Het hoge ziekteverzuim in de kinderopvang heeft aanzienlijke financiële gevolgen. Medewerkers ervaren werkdruk door het gebrek aan continuïteit in het team en het moeten overnemen van taken van zieke collega's. Werkgevers maken aanzienlijke kosten door het betalen van zieke medewerkers en het organiseren van vervanging. In Nederland betalen werkgevers maximaal twee jaar door bij ziekte, terwijl dit in de meeste andere landen beperkt is tot twee tot vier weken. Daarna worden de kosten gedekt door een sociale verzekering. Met behulp van een verzuimkostencalculator kan de financiële impact van ziekteverzuim berekend worden. Uit berekeningen blijkt dat 7,7 procent verzuim jaarlijks 3.800 euro per FTE kost.
De Cao Kinderopvang regelt de loondoorbetaling bij ziekte. Artikel 5.11 bepaalt dat de werkgever verplicht is om de eerste zes maanden 100 procent van het brutosalaris door te betalen. Daarna wordt een lager percentage uitbetaald, tot een maximum van twee jaar (104 weken). De hoogte van dit percentage is afhankelijk van de specifieke situatie. Na twee jaar vervalt de loondoorbetalingsplicht van de werkgever. De medewerker kan dan een WIA-uitkering aanvragen bij het UWV (Wet werk en inkomen naar arbeidsvermogen).
Het concept van ‘passend werk’ speelt een belangrijke rol bij het bevorderen van een snelle terugkeer naar werk na ziekte. De werkgever is verplicht om te kijken naar de mogelijkheden om de medewerker te laten werken aan taken die aansluiten bij zijn of haar benutbare mogelijkheden. Hierbij wordt rekening gehouden met het arbeidsverleden, de opleiding, de gezondheidstoestand, de afstand tot het eigen werk en het bijbehorende loon. Als de medewerker langer arbeidsongeschikt is, of als het minder waarschijnlijk is dat hij of zij het eigen werk weer kan uitvoeren, kan het passende werk meer afwijken van de oorspronkelijke functie.

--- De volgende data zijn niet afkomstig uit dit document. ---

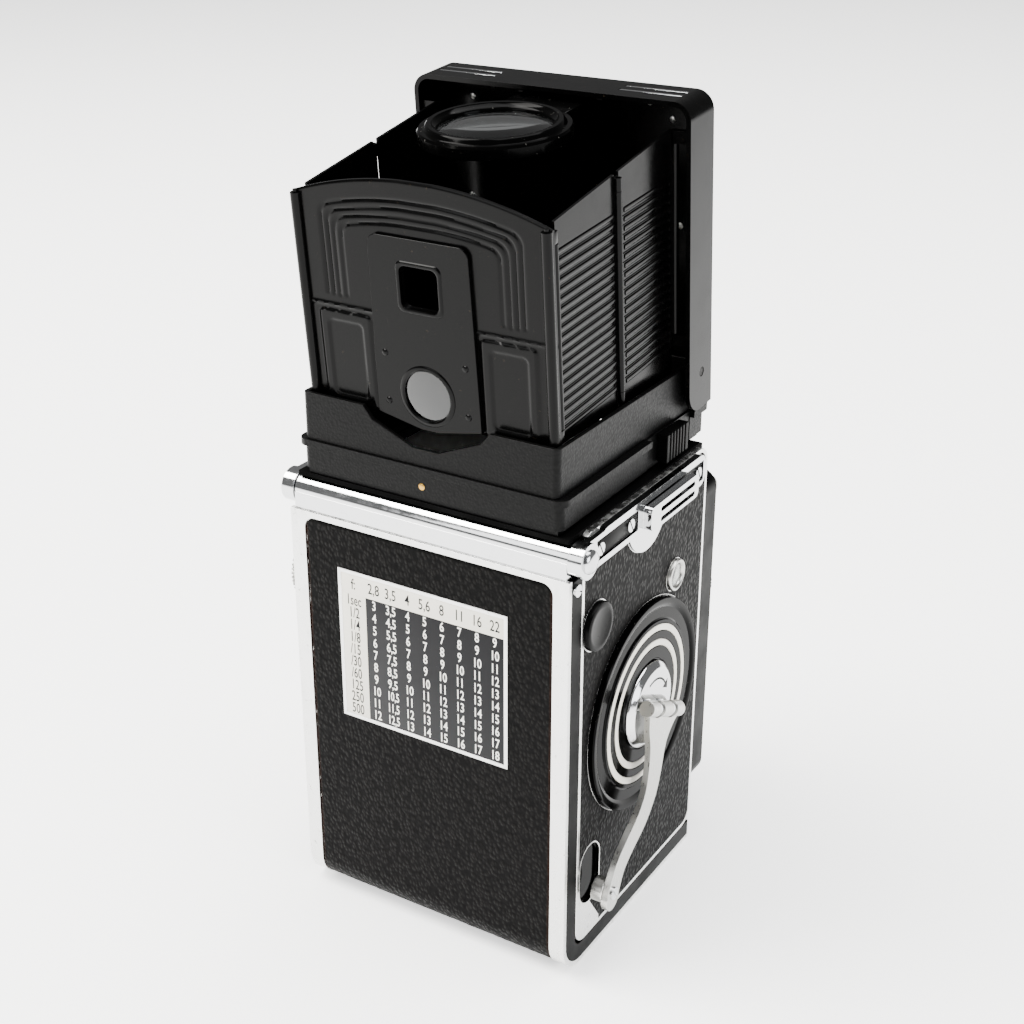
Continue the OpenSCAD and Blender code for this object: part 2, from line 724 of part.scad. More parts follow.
module sync_socket() color("#b5b5b3") difference() {
  union() {
    rod_y(3.2, board_front - 2, board_front, -32.2, 101.6);
    rod_y(2.5, board_front - 3.2, board_front - 2, -32.2, 101.6);
  }
  ring_y(1.8, 0.7, board_front - 4, board_front - 1.4, -32.2, 101.6);
}

// ---------- hood ----------

module slide_notch() block([35.9, -31, hood_low - 0.1], [40, -8, rib_z + 1]);

module hood_base() color("#1b1b1c") difference() {
  union() {
    along_z(body_h, hood_low) rect([-34.9, hood_front + 1.4], [34.9, 32.9]);
    along_z(hood_low, rib_z) soft_rect([-36.1, hood_front], [36.1, hood_back - 0.3], 2);
    along_z(rib_z - 1.7, rib_z) soft_rect([-37.3, hood_front - 1.1], [37.3, hood_back + 0.7], 3);
    // shelf and upright of the name panel in front of the lid
    along_z(hood_low, rib_z) rect([-30, -46.4], [30, hood_front + 1]);
    along_z(rib_z, 138.5) rect([-30, -46.4], [30, -44.4]);
  }
  block([-well_x, -35, body_h - 1], [well_x, 32.6, rib_z + 1]);
  for (m = [0, 1]) mirror([m, 0, 0]) slide_notch();
}

module hood_frame() color("#1b1b1c") {
  difference() {
    along_z(rib_z, frame_top) difference() {
      soft_rect([-35.3, -36], [35.3, hood_back], 1.6);
      rect([-well_x, -34.9], [well_x, 32.6]);
    }
    // dip in the rear wall around the eyepiece
    along_y(30, 40) polygon([[-18, 143], [-15, 139.2], [-3.5, 134.4], [3.5, 134.4], [15, 139.2], [18, 143]]);
  }
  leaning() for (m = [0, 1]) mirror([m, 0, 0]) rod_x(1.2, 35, lid_x - 0.1, pivot_y, pivot_z);
}

module hood_slide() {
  difference() {
    block([36.1, -24.5, 123], [38.9, -13, rib_z]);
    for (y = [-23:1.6:-14]) block([38.4, y, 122], [40, y + 0.7, 132]);
  }
}

module hood_slide_crank() color("#19191a") mirror([1, 0, 0]) hood_slide();

module hood_slide_focus() color("#19191a") hood_slide();

module lid_outline(m) {
  soft_rect([-lid_x + m, 10], [lid_x - m, lid_h - m], 4.5 - m);
  rect([-lid_x + m, m > 0 ? -8 : -5.2], [lid_x - m, 30]);
}

// Tab with a bore for the pin of a wall's first hinge
module lid_tab(z0) difference() {
  union() {
    rod_z(barrel_w, z0, z0 + 3, wall_x, wall_y);
    block([wall_x, wall_y - barrel_w, z0], [lid_x - lid_t, wall_y + barrel_w, z0 + 3]);
  }
  rod_z(rod_r + fit, z0 - 1, z0 + 4, wall_x, wall_y);
}

module hood_lid() color("#1a1a1b") leaning() {
  difference() {
    along_y(0, lid_d) lid_outline(0);
    along_y(lid_t, lid_d + 1) lid_outline(lid_t);
    // round lower end of the side walls
    along_x(-50, 50) difference() {
      rect([6.2, -10], [20, 0.8]);
      translate([6.2, 0.8]) circle(6);
    }
    for (m = [0, 1]) mirror([m, 0, 0]) rod_x(1.2 + fit, 36, 39, pivot_y, pivot_z);
    // two pairs of grooves for bright strips
    for (m = [0, 1], y = [3.2, 6.4]) mirror([m, 0, 0])
      block([17, y, lid_h - 0.35], [33.5, y + 1.3, lid_h + 1]);
  }
  for (m = [0, 1], z = zone_lid) mirror([m, 0, 0]) lid_tab(z);
  // two posts hold the magnifier's pin
  for (x = [-11.6, 10.1]) difference() {
    union() {
      block([x, lid_t, arm_pivot_z - 1.2], [x + 1.5, arm_pivot_y, arm_pivot_z + 1.2]);
      rod_x(1.2, x, x + 1.5, arm_pivot_y, arm_pivot_z);
    }
    rod_x(0.6 + fit, x - 1, x + 3, arm_pivot_y, arm_pivot_z);
  }
}

// Lower and upper tab of each hinge line. The lid's lower tabs clear the frame when the lid folds.
zone_lid = [12.9, 63.5];
zone_mid = [9, 60.4];
zone_rear = [11.6, 57.6];

function wall_low(y) = 4.5 + 0.09 * y;
function wall_high(y) = 67.8 - 0.09 * y;

// Half of a folding side wall, on the focus side. Its first hinge is a full barrel with a pin at
// each end. Its far hinge is either two bored tabs or another full barrel.
module leaf(y0, zone0, zone1, tabs) {
  y1 = y0 + leaf_l;
  x0 = wall_x - 0.4 - leaf_t;
  far = y1 - (tabs ? barrel_w + 0.15 : 0);
  difference() {
    union() {
      difference() {
        along_x(x0, x0 + leaf_t) polygon([
          [y0, wall_low(y0)], [far, wall_low(far)], [far, wall_high(far)], [y0, wall_high(y0)]
        ]);
        // clear of the neighbour's tabs and pin
        block([x0 - 1, y0 - 1, -5], [x0 + 2, y0 + barrel_w + 0.15, zone0[0] + 3.05]);
        block([x0 - 1, y0 - 1, zone0[1] - 0.05], [x0 + 2, y0 + barrel_w + 0.15, 80]);
        if (!tabs) {
          block([x0 - 1, y1 - barrel_w - 0.15, -5], [x0 + 2, y1 + 1, zone1[0] + 3.05]);
          block([x0 - 1, y1 - barrel_w - 0.15, zone1[1] - 0.05], [x0 + 2, y1 + 1, 80]);
        }
      }
      rod_z(barrel_w, zone0[0] + 3.1, zone0[1] - 0.1, wall_x, y0);
      if (tabs) for (z = [zone1[0], zone1[1]]) {
        rod_z(barrel_w, z, z + 3, wall_x, y1);
        block([x0, y1 - barrel_w - 0.3, z], [x0 + leaf_t, y1, z + 3]);
      }
      if (!tabs) rod_z(barrel_w, zone1[0] + 3.1, zone1[1] - 0.1, wall_x, y1);
    }
    if (tabs) for (z = [zone1[0], zone1[1]]) rod_z(rod_r + fit, z - 1, z + 4, wall_x, y1);
    // shallow pressed ribs
    for (z = [14:2.2:54]) block([x0 + leaf_t - 0.2, y0 + 2, z], [x0 + leaf_t + 1, far - 1.5, z + 1]);
  }
  rod_z(rod_r, zone0[0] + 0.2, zone0[1] + 2.8, wall_x, y0);
  if (!tabs) rod_z(rod_r, zone1[0] + 0.2, zone1[1] + 2.8, wall_x, y1);
}

module leaf_focus_front() color("#232325") leaning() leaf(wall_y, zone_lid, zone_mid, true);

module leaf_focus_rear() color("#232325") leaning() leaf(wall_y + leaf_l, zone_mid, zone_rear, false);

module leaf_crank_front() color("#232325") mirror([1, 0, 0]) leaning()
  leaf(wall_y, zone_lid, zone_mid, true);

module leaf_crank_rear() color("#232325") mirror([1, 0, 0]) leaning()
  leaf(wall_y + leaf_l, zone_mid, zone_rear, false);

rear_y = wall_y + 2 * leaf_l;    // last hinge line
panel_y = rear_y + 1.4;          // front of the rear panel
post_r = 1.25;                   // round post down each edge of the rear panel

// Plate with a shallow arch over its top
module rear_outline() intersection() {
  rect([-33.9, 9.9], [33.9, 66.9]);
  translate([0, 67 - 100]) circle(100, $fn = 180);
}

// Square finder window in the rear panel, and the round eyepiece below it
window_z = 43;
window_s = 5.1;
eye_z = 17;
eye_r = 6.7;

module window_hole() translate([0, window_z]) soft_rect([-window_s, -window_s], [window_s, window_s], 1.6);

module rear_panel() color("#1a1a1b") leaning() {
  difference() {
    along_y(panel_y, panel_y + 0.8) rear_outline();
    along_y(panel_y - 1, panel_y + 2) window_hole();
    rod_y(eye_r - 0.4, panel_y - 1, panel_y + 2, 0, eye_z);
  }
  for (m = [0, 1]) mirror([m, 0, 0]) {
    rod_z(post_r, 10, 61.5, well_x - post_r - 0.1, panel_y + 1);
    for (z = [zone_rear[0], zone_rear[1]]) difference() {
      union() {
        rod_z(barrel_w, z, z + 3, wall_x, rear_y);
        block([wall_x - barrel_w, rear_y, z], [wall_x + barrel_w, panel_y + 0.4, z + 3]);
      }
      rod_z(rod_r + fit, z - 1, z + 4, wall_x, rear_y);
    }
  }
}

module eye_plate() color("#18181a") leaning() difference() {
  along_y(panel_y + 0.8, panel_y + 1.8) {
    polygon([[-14.2, 10.6], [-2.5, 8.2], [2.5, 8.2], [14.2, 10.6], [13.3, 51.8], [-13.3, 51.8]]);
    soft_rect([-13.3, 40], [13.3, 54.3], 2.5);
  }
  along_y(panel_y, panel_y + 3) window_hole();
  rod_y(eye_r, panel_y, panel_y + 3, 0, eye_z);
}

module eye_lens() color("#b9c6cc") leaning() {
  rod_y(eye_r, panel_y + 0.8, panel_y + 1.4, 0, eye_z);
  rod_y(eye_r - 1.2, panel_y + 1.4, panel_y + 1.75, 0, eye_z);
}

module magnifier_arm() color("#161617") leaning() {
  difference() {
    union() {
      rod_z(magnifier_r, magnifier_z, magnifier_z + 3.1, 0, magnifier_y);
      rod_z(magnifier_r - 2, magnifier_z + 3.1, magnifier_z + magnifier_t, 0, magnifier_y);
      along_z(arm_pivot_z - 0.7, arm_pivot_z + 0.7)
        rect([-9.6, arm_pivot_y], [9.6, magnifier_y - magnifier_r + 4]);
    }
    rod_z(magnifier_bore, magnifier_z - 1, magnifier_z + magnifier_t + 1, 0, magnifier_y);
  }
  rod_x(1.2, -9.8, 9.8, arm_pivot_y, arm_pivot_z);
  rod_x(0.6, -11.5, 11.5, arm_pivot_y, arm_pivot_z);
}

module magnifier_lens() color("#c3ced3") leaning() {
  rod_z(magnifier_bore, magnifier_z + 0.8, magnifier_z + 2.2, 0, magnifier_y);
  intersection() {
    rod_z(magnifier_bore, magnifier_z + 2.2, magnifier_z + 4, 0, magnifier_y);
    translate([0, magnifier_y, magnifier_z + 4 - lens_dome]) sphere(lens_dome, $fn = 128);
  }
}

body_casting();
crank_side_panel();
crank_side_leather();
focus_side_panel();
focus_side_leather();
front_panel();
tripod_bush();
strap_lugs();
lug_screws();
hinge_pins();
port_cap();
counter_bezel();
counter_dial();
crank_plate();
dial_rings();
crank_hub();
crank_arm();
crank_knob();
back_door();
back_channel();
back_hinge_bar();
back_leather();
exposure_table();
pressure_plate();
door_latch();
reflex_mirror();
focusing_screen();
screen_frame();
film_roller_upper();
film_roller_lower();
supply_spool();
takeup_spool();
focus_knob();
supply_knob();
takeup_knob();
lens_board();
board_cover();
sync_socket();
lens_barrels();
viewing_lens();
taking_lens();
shutter_unit();
aperture_wheel();
shutter_wheel();
release_button();
timer_lever();
hood_base();
hood_frame();
hood_slide_crank();
hood_slide_focus();
hood_lid();
rear_panel();
eye_plate();
eye_lens();
leaf_crank_front();
leaf_crank_rear();
leaf_focus_front();
leaf_focus_rear();
magnifier_arm();
magnifier_lens();
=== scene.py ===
import json
import math
import bmesh
import bpy
from mathutils import Matrix, Vector


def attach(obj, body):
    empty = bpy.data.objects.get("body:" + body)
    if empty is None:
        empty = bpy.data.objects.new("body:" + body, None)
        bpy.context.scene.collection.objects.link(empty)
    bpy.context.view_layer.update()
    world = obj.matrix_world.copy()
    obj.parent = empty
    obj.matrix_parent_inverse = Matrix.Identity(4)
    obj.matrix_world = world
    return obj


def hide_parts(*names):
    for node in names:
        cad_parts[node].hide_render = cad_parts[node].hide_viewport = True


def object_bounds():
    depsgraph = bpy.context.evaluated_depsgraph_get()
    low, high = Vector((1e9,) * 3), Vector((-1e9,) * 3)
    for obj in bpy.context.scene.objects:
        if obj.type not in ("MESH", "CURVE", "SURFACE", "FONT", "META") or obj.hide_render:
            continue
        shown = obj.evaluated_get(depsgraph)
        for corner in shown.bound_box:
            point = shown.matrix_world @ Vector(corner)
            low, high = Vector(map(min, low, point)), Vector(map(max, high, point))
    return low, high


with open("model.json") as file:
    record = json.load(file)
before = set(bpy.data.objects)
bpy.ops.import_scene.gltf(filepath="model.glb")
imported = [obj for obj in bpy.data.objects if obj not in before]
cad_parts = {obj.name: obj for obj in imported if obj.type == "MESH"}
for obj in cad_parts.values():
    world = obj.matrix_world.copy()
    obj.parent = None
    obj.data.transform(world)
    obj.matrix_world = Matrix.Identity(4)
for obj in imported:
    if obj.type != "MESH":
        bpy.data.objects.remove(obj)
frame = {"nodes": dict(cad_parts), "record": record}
cadLow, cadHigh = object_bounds()

mm = 0.001
bodyOfNode = {node: body for body, group in frame["record"]["behaviour"]["bodies"].items()
              for node in group}
slotOfNode = {part["node"]: part["material_slot"] for part in frame["record"]["subparts"]}


def toLinear(hexColour):
    channels = [int(hexColour[i:i + 2], 16) / 255 for i in (1, 3, 5)]
    return [c / 12.92 if c <= 0.04045 else ((c + 0.055) / 1.055) ** 2.4 for c in channels] + [1.0]


# a source is a socket, or a node that gives its first output
def wire(tree, node, links):
    for key, source in links.items():
        tree.links.new(source.outputs[0] if isinstance(source, bpy.types.Node) else source,
                       node.inputs[key])


# keys that name a property set it, all others are input sockets
def addNode(tree, kind, settings=None, links=None):
    node = tree.nodes.new(kind)
    for key, value in (settings or {}).items():
        if isinstance(key, str) and key in node.bl_rna.properties:
            setattr(node, key, value)
        else:
            node.inputs[key].default_value = value
    wire(tree, node, links or {})
    return node


# a pattern's scale from its real size in millimetres
def perSize(size):
    return 1 / (size * mm)


def startMaterial(name, settings):
    material = bpy.data.materials.new(name)
    material.use_nodes = True
    tree = material.node_tree
    shader = tree.nodes["Principled BSDF"]
    for key, value in settings.items():
        shader.inputs[key].default_value = value
    place = addNode(tree, "ShaderNodeTexCoord").outputs["Object"]
    return material, tree, shader, place


def addObject(name, data):
    made = bpy.data.objects.new(name, data)
    bpy.context.scene.collection.objects.link(made)
    return made


# a move by a place in millimetres
def at(place):
    return Matrix.Translation(Vector(place) * mm)


# mesh that stays in the row frame, riding on its body
def addPiece(name, mesh, material, body, slot, *nodes):
    piece = addObject(name, mesh)
    mesh.materials.clear()
    mesh.materials.append(material)
    mesh.polygons.foreach_set("material_index", [0] * len(mesh.polygons))
    mesh.update()
    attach(piece, body)
    if nodes:
        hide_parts(*nodes)
    return piece


def smoothMesh(mesh, degrees=32):
    mesh.polygons.foreach_set("use_smooth", [True] * len(mesh.polygons))
    mesh.set_sharp_from_angle(angle=math.radians(degrees))


def meshFrom(bm, name, placing=None, degrees=32):
    if placing:
        bmesh.ops.transform(bm, matrix=placing, verts=bm.verts)
    mesh = bpy.data.meshes.new(name)
    bm.to_mesh(mesh)
    bm.free()
    smoothMesh(mesh, degrees)
    return mesh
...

Na de coronajaren 2020 en 2021 is het ziekteverzuim in de kinderopvang gestegen boven het gemiddelde van de zorg- en welzijnssector. In het eerste kwartaal van 2022 werd een piek bereikt met een verzuimpercentage van 10 procent. Hoewel het verzuim in 2023 iets afnam ten opzichte van 2022, zette deze daling in 2024 niet verder door. Historische data laten zien dat het ziekteverzuim in de kinderopvang al sinds 2010 geleidelijk toeneemt, met de coronapandemie als een belangrijke katalysator.
Het ziekteverzuim in de kinderopvang is een complex probleem met diverse oorzaken, waaronder de blootstelling aan infecties, hoge werkdruk, personeelstekorten en een gebrek aan balans tussen werk en privéleven. Het heeft aanzienlijke financiële gevolgen voor zowel werkgevers als de continuïteit van de opvang. Het is essentieel dat werkgevers en werknemers samenwerken om dit probleem aan te pakken, bijvoorbeeld door te investeren in preventieve maatregelen, het verminderen van de werkdruk, het bevorderen van een gezonde werkcultuur en het bieden van ondersteuning bij re-integratie. Een beter begrip van de oorzaken en gevolgen van ziekteverzuim is een belangrijke stap in het vinden van effectieve oplossingen.